Truth Commission Snapshot 20
The Pedagogical Proposal of the Truth Commission
In the two and half years since the Colombian Truth Commission began its mandate, it has developed a pedagogical strategy for generating cultural and educational initiatives to engage the public with its final report. This strategy also seeks to promote cultural and social transformations that contribute to non-repetition of the conflict, taking into account territorial, ethnic, and gender approaches. This snapshot sets out the Truth Commission’s pedagogical commitment and Embrace Dialogue’s (ReD) collaboration in this area.
The Co-creation Laboratories of Pedagogical Tools
The Commission has undertaken various pedagogical processes to reach most national territories in collaboration with partner organisations. Interventions have focused on young people in schools and universities, recognising that the country’s transformations to achieve a positive and sustainable peace need support from the next generation.
Accordingly, in 2020, the Commission created the co-creation laboratories of pedagogical tools. These laboratories aim to establish a dialogue with educational communities throughout the country in order to promote necessary social and cultural transformations and to support children and adolescents, many of whom grow up in adversity due to the presence and aftermath of armed conflict. The initiative also seeks to strengthen a network of educational communities and their partner organizations. Their efforts aim to set the groundwork for the Commission’s legacy and advance understanding of the final report, which is due by November of this year.
Developed remotely during the COVID-19 pandemic, the laboratories had their first pilot session in the second half of 2020. Five members of the ReD pedagogy team were among the one hundred participants. 2021 saw a new cohort begin, featuring one hundred new participants, selected from across the ten macro-territorial regions of the Commission, including people living in exile. In this new process, which will run until the middle of this year, ReD was chosen to carry out the design and coordination of the laboratories. In close cooperation with the Commission’s pedagogy, and drawing on the feedback from the first cohort, ReD made various adjustments to strengthen the delivery and design of the laboratories.

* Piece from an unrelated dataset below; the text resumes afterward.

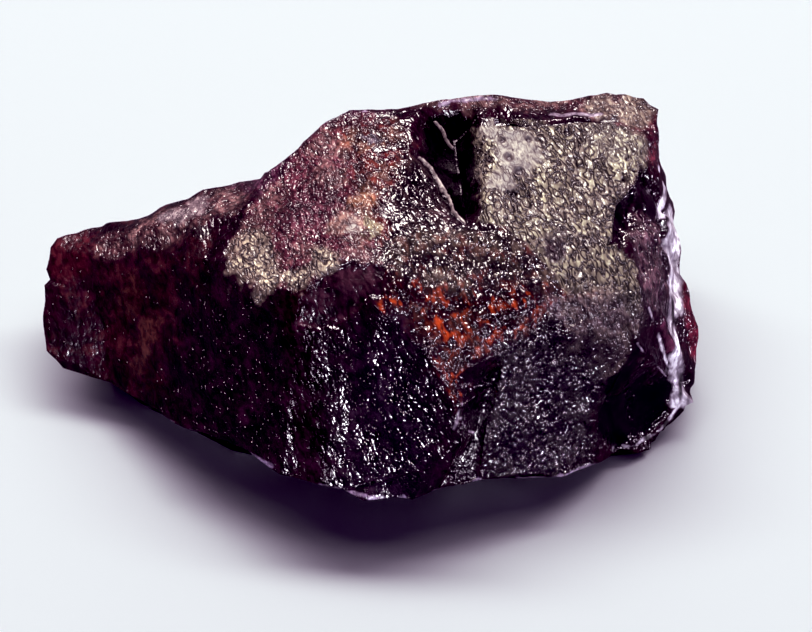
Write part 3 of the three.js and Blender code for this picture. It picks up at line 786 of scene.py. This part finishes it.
skin = {
    # sizes in mm
    "ior": 1.8,
    "strokeTurn": (25, 0, 22),  # degrees
    "distortion": 0.3,
    "crumpleSize": (0.15, 0.27, 0.165),
    "crumpleRise": 0.165 * mm,
    "crumpleShade": (0.5, 1.3),  # how dark its dips and how light its tops are painted: painted shade and highlight
    "wormSize": (0.165, 0.34, 0.20),
    "wormWidth": 0.12,  # share of the noise's range
    "wormRise": 0.07 * mm,
    # how dark the cut worm lines are painted, as painted shade
    "wormShade": 0.05,
    "speckSize": 0.12,
    "speckReach": 0.36,  # share of the speck size
    "speckRise": 0.045 * mm,
    "grainSize": 0.06,
    "grainRise": 0.012 * mm,
    "grainStrength": 0.6,
    "mottleSize": 0.8,
    "mottleShade": (0.55, 1.5),
    "fleckSize": (0.30, 0.5, 0.30),
    "fleckShade": (0.6, 1.4),
    # red painted into the flecks: partly the stone's own colour, partly a painted glow of light shining
    # through it
    "redGlow": (0.26, 0.036, 0.006),
    "redGlowFade": (0.50, 0.66),  # levels of the fleck noise
}


def crystalMaterial():
    mat = bpy.data.materials.new("painite")
    mat.use_nodes = True
    nodes, links = mat.node_tree.nodes, mat.node_tree.links
    body = nodes["Principled BSDF"]

    def attribute(name, out):
        node = nodes.new("ShaderNodeAttribute")
        node.attribute_name = name
        return node.outputs[out]

    def maths(kind, a, b=0.0, clamp=False):
        node = nodes.new("ShaderNodeMath")
        node.operation = kind
        node.use_clamp = clamp
        for socket, value in zip(node.inputs, (a, b)):
            if isinstance(value, (int, float)):
                socket.default_value = value
            else:
                links.new(value, socket)
        return node.outputs[0]

    def spread(value, fromLo, fromHi, toLo=0.0, toHi=1.0):
        node = nodes.new("ShaderNodeMapRange")
        node.interpolation_type = "SMOOTHSTEP"
        links.new(value, node.inputs["Value"])
        node.inputs["From Min"].default_value = fromLo
        node.inputs["From Max"].default_value = fromHi
        node.inputs["To Min"].default_value = toLo
        node.inputs["To Max"].default_value = toHi
        return node.outputs[0]

    def noiseAt(size, detail, turn=(0, 0, 0), distortion=0.0):
        lay = nodes.new("ShaderNodeMapping")
        lay.vector_type = "TEXTURE"
        lay.inputs["Rotation"].default_value = [math.radians(a) for a in turn]
        lay.inputs["Scale"].default_value = [s * mm for s in size]
        links.new(coords.outputs["Object"], lay.inputs["Vector"])
        node = nodes.new("ShaderNodeTexNoise")
        node.inputs["Scale"].default_value = 1.0
        node.inputs["Detail"].default_value = detail
        node.inputs["Distortion"].default_value = distortion
        links.new(lay.outputs[0], node.inputs["Vector"])
        return node.outputs[0]

    def mixed(share, a, b, kind="MIX"):
        node = nodes.new("ShaderNodeMix")
        node.data_type = "RGBA"
        node.blend_type = kind
        for socket, value in ((node.inputs[0], share), (node.inputs[6], a), (node.inputs[7], b)):
            if isinstance(value, (int, float)):
                socket.default_value = value
            elif isinstance(value, tuple):
                socket.default_value = (*value, 1)
            else:
                links.new(value, socket)
        return node.outputs[2]

    coords = nodes.new("ShaderNodeTexCoord")

    # worm-like lines along the halfway level of a noise, raised or cut by the carve attribute
    field = noiseAt(skin["wormSize"], 1.0, skin["strokeTurn"], skin["distortion"])
    line = spread(maths("ABSOLUTE", maths("SUBTRACT", field, 0.5)), 0.0, skin["wormWidth"], 1.0, 0.0)
    carve = maths("MULTIPLY", line, attribute("carve", "Fac"))
    crumple = noiseAt(skin["crumpleSize"], 1.0, skin["strokeTurn"], skin["distortion"])
    grain = noiseAt((skin["grainSize"],) * 3, 1.0)

    # tiny bumps in a share of the cells, as the speck attribute says
    cells = nodes.new("ShaderNodeTexVoronoi")
    cells.inputs["Scale"].default_value = 1 / (skin["speckSize"] * mm)
    links.new(coords.outputs["Object"], cells.inputs["Vector"])
    dice = nodes.new("ShaderNodeSeparateColor")
    links.new(cells.outputs["Color"], dice.inputs[0])
    there = maths("LESS_THAN", dice.outputs[0], attribute("speck", "Fac"))
    speck = maths("MULTIPLY", spread(cells.outputs["Distance"], 0.0, skin["speckReach"], 1.0, 0.0), there)

    mottle = noiseAt((skin["mottleSize"],) * 3, 3.0)
    fleck = noiseAt(skin["fleckSize"], 2.0, skin["strokeTurn"])
    # where the red painted glow shows in the flecks
    glowShare = maths("MULTIPLY", attribute("redGlow", "Fac"), spread(fleck, *skin["redGlowFade"]))
    tint = mixed(glowShare, attribute("tint", "Color"), skin["redGlow"])
    tint = mixed(1.0, tint, spread(mottle, 0.3, 0.7, *skin["mottleShade"]), "MULTIPLY")
    tint = mixed(1.0, tint, spread(fleck, 0.35, 0.65, *skin["fleckShade"]), "MULTIPLY")
    # cut worm lines are painted darker: painted shade in the cuts
    tint = mixed(1.0, tint, spread(carve, -1.0, 0.0, skin["wormShade"], 1.0), "MULTIPLY")
    # the crumple's dips are painted darker and its tops lighter: painted shade and highlight following the
    # bump
    tint = mixed(1.0, tint, spread(crumple, 0.35, 0.6, *skin["crumpleShade"]), "MULTIPLY")
    links.new(tint, body.inputs["Base Color"])
    links.new(attribute("rough", "Fac"), body.inputs["Roughness"])
    links.new(attribute("gloss", "Fac"), body.inputs["Specular IOR Level"])
    body.inputs["IOR"].default_value = skin["ior"]

    def bump(height, rise, strength=1.0, under=None):
        node = nodes.new("ShaderNodeBump")
        node.inputs["Distance"].default_value = rise
        if isinstance(strength, float):
            node.inputs["Strength"].default_value = strength
        else:
            links.new(strength, node.inputs["Strength"])
        links.new(height, node.inputs["Height"])
        if under:
            links.new(under, node.inputs["Normal"])
        return node.outputs[0]

    skinBump = bump(crumple, skin["crumpleRise"], attribute("etch", "Fac"))
    skinBump = bump(carve, skin["wormRise"], under=skinBump)
    skinBump = bump(speck, skin["speckRise"], under=skinBump)
    skinBump = bump(grain, skin["grainRise"], skin["grainStrength"], skinBump)
    links.new(skinBump, body.inputs["Normal"])
    return mat


noise.seed_set(crystal["seed"])
dense = denseCopy("painite_crystal")
paintSkin(dense)
painite = bpy.data.objects.new("painite", dense)
bpy.context.scene.collection.objects.link(painite)
lit["crystal"].objects.link(painite)
stone = crystalMaterial()
applied(painite, reliefTree(stone))
print("crystal ready:", len(painite.data.polygons), "faces")
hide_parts("painite_crystal")
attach(painite, "root")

The laboratories are designed to guide, encourage, and accompany the participants in a co-creation process across 12 sessions throughout the first half of 2021. The participants must develop and/or adapt pedagogical tools to understand the value of the truth and the central elements of the Commission’s mandate:
- To clarify and understand what happened in the conflict
- To recognise the dignity of the victims and the impacts of the conflict
- To act and build relationships for coexistence, so that conflict does not recur in the places where it persists.
ReD Investment in the Process
ReD has designed a process that comprises three stages:
- Introduce the process, and allow participants to meet and bond as a team.
- Guide the formation of working groups and alliances for collaborative action using the proposed tools.
- Monitor and support the participants in the co-creation process, and consolidate strategies for the creation of a pedagogical network that will promote the continuity of these practices.
ReD has established a structure so that each session combines the three dimensions of human beings – thought, emotion, and action – or in the Commission’s own words: “clear thinking to understand what happened; feeling moved, which brings human beings closer to each other through emotions; and transformative action that drives changes to current attitudes and realities and seeks not to repeat what happened.” With this in mind, the sessions combine: symbolic moments with spaces for meeting and expressing emotions; conceptual moments that allow understanding and reflection on central issues, such as restorative justice, truth as a public good, and truth pedagogy; and moments of co-creation that are focused on working with pedagogical tools.
The challenge we face in the development of these laboratories is to achieve the expected result effectively, not only in terms of the pedagogical material produced but also the human fabric the process should generate. Closer human connections lead to a stronger educational community, and in the context of these laboratories, will contribute significantly to maintaining the Truth Commission’s legacy.
Embrace Dialogue invites Colombian society to become a part of this human fabric to defend the legacy of the Commission.